La película sigue a la sublime Deborah Kerr (continuando su racha de papeles de mujeres religiosas, luego de su trabajo en “Heaven Knows, Mr. Allison” y la favorita de Filmigrana “Black Narcissus”), en este caso una nerviosa institutriz de apellido Giddens que es contratada por un acaudalado solterón (Michael Redgrave) para cuidar a sus sobrinos huérfanos que viven en una gigantesca y desolada mansión en un pequeño pueblo a las afueras de Londres. Sus requerimientos: autonomía e imaginación, la primera para nunca lidiar con su empleador y la segunda para lidiar con sus nuevos alumnos. Inmediatamente le es otorgado el empleo y parte rumbo a Bly, donde conoce a la encargada del lugar, la Señora Grose (Megs Jenkins) y a la pequeña niña que quedará bajo su responsabilidad, Flora (Pamela Franklin, en su primer papel de una prolífica carrera de actuación infantil).

La mansión en Bly.

El escenario es perfecto para un trabajo pacífico y encantador, pero pronto empiezan los problemas, junto a una carta que explica que el joven Miles (Martin Stephens) ha sido expulsado del colegio al que atiende y va de camino hacia la casa. Pero aún peor es la curiosidad que llena a la Sra. Giddens frente a la historia que le contó el Tío (su nombre nunca es revelado) en la entrevista a modo de semi-advertencia: la institutriz pasada, la Sra. Jessel, murió en su puesto de trabajo. La llegada de la noche transforma el lugar en un laberinto lleno de sonidos extraños y vientos que mecen las cortinas y las sabanas, y pesadillas empiezan a abrumar su sueño. El joven Miles sólo complica las cosas, ya que este es un niño inteligente y manipulador que intenta atraer a la no tan joven y nueva institutriz (se refiere a ella como “my dear”, y su actitud es bastante desagradable en sumatoria). Pero la amistosa Sra. Giddens logra entablar una buena relación con los dos, y pronto se tornan cercanos.

Trouble lies ahead.

La felicidad es breve, de nuevo, una vez la institutriz empieza a escuchar el canto de una mujer y a divisar extraños en la propiedad que nadie más parece identificar. En un juego de escondidas, que revela tanto el carácter violento de Miles como el ático lleno de tenebrosos juguetes y una foto de un hombre joven y atractivo, la aparición de una presencia tras la ventana le lleva a un ataque de pánico que obliga a la Sra. Grose a confiarle que otro hombre murió en la propiedad, el antiguo Mayordomo Peter Quint.

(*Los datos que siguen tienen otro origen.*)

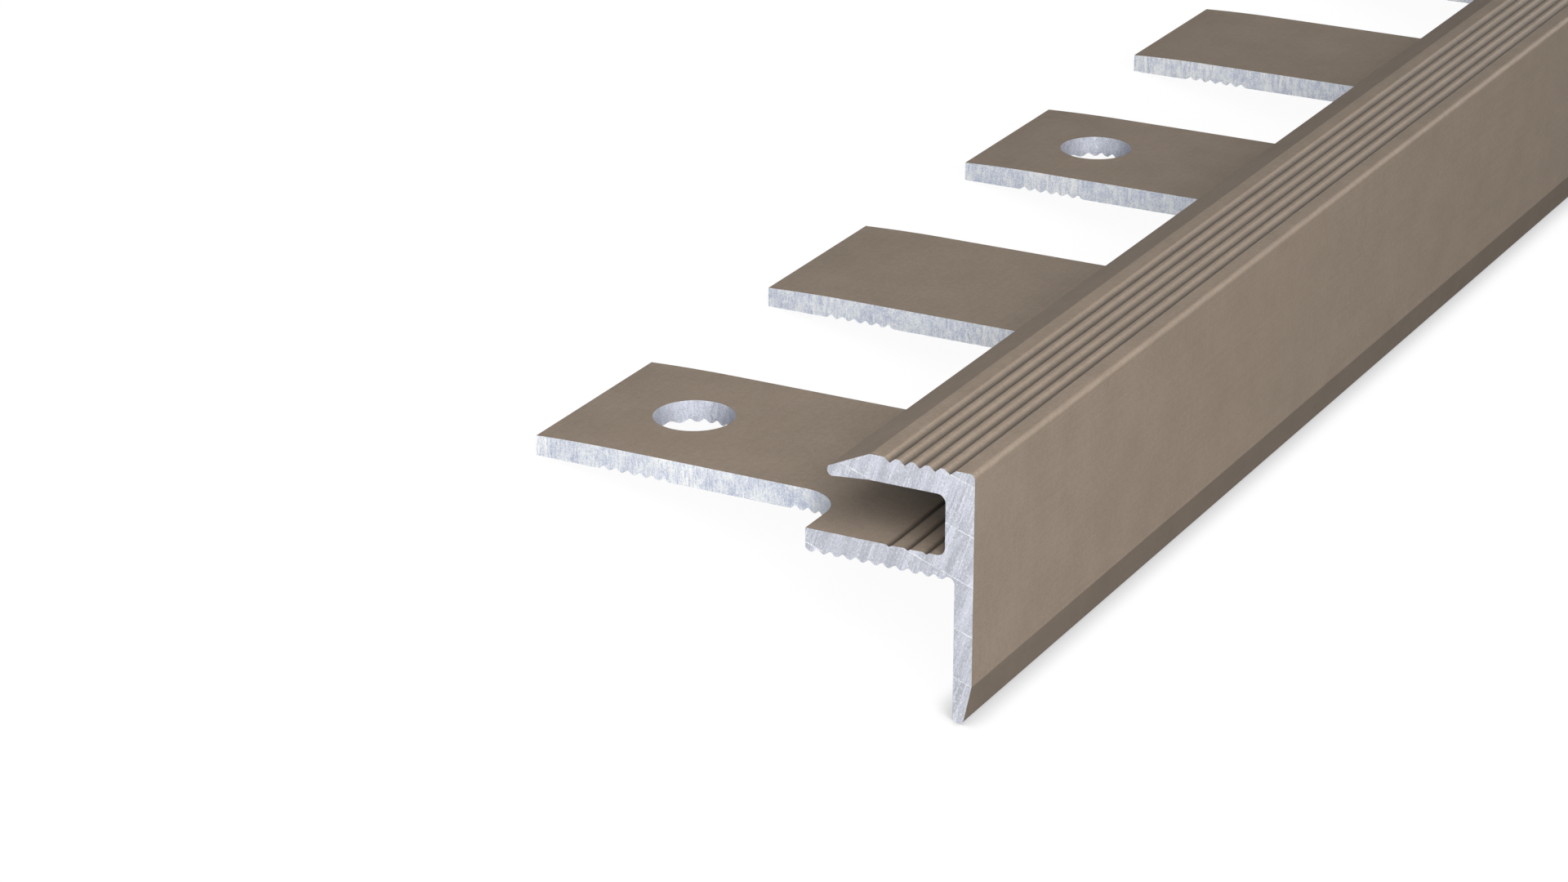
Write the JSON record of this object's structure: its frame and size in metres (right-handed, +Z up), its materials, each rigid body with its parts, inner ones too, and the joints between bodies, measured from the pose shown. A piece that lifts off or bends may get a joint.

Este es un resumen básico (y ojalá no muy revelador) del comienzo del filme, y lo que sigue a continuación acaba de conformar uno de los filmes de terror más completos que tengo el placer de haber visto. Aún cuando es vista hoy en día, Clayton logra crear un ambiente de tensión auténtico y espeluznante, ayudado por una fantástica fotografía en blanco y negro llena de movimientos exactos y composiciones complejas (a cargo de Freddie Francis, también de “The Elephant Man” y “Dune”). El arte, el uso del sonido y los efectos nada recargados, además, ayudan a crear un estilo gótico que guía el filme por corredores cada vez más oscuros y enrevesados, tanto temática como visualmente.

Su verdadero acierto, no obstante, viene de su perspectiva narrativa. Al igual que la novela de James, escrita en primera persona, el filme está contado siempre a través de los ojos de la Sra. Giddens (ojos muy expresivos gracias a la estupenda actuación de la Sra. Kerr y la ligera exotropia que la actriz padecía), lo que crea un espacio de ambigüedad frente a lo que está ocurriendo en la imaginación de la heroína y lo que en realidad está ocurriendo en el espacio que habitan. Es de esta ambigüedad que tanto la película como la novela pasan de ser una horrible fábula sobre fantasmas y se transforman en un tratado sobre la naturaleza humana y la obsesión. “The Innocents” parece dejar abiertas muchas más puertas que las que acaba cerrando, pero el camino que recorre y finaliza deja huellas que quedan con el espectador mucho más tiempo que un escalofrío. Se anidan bajo la piel.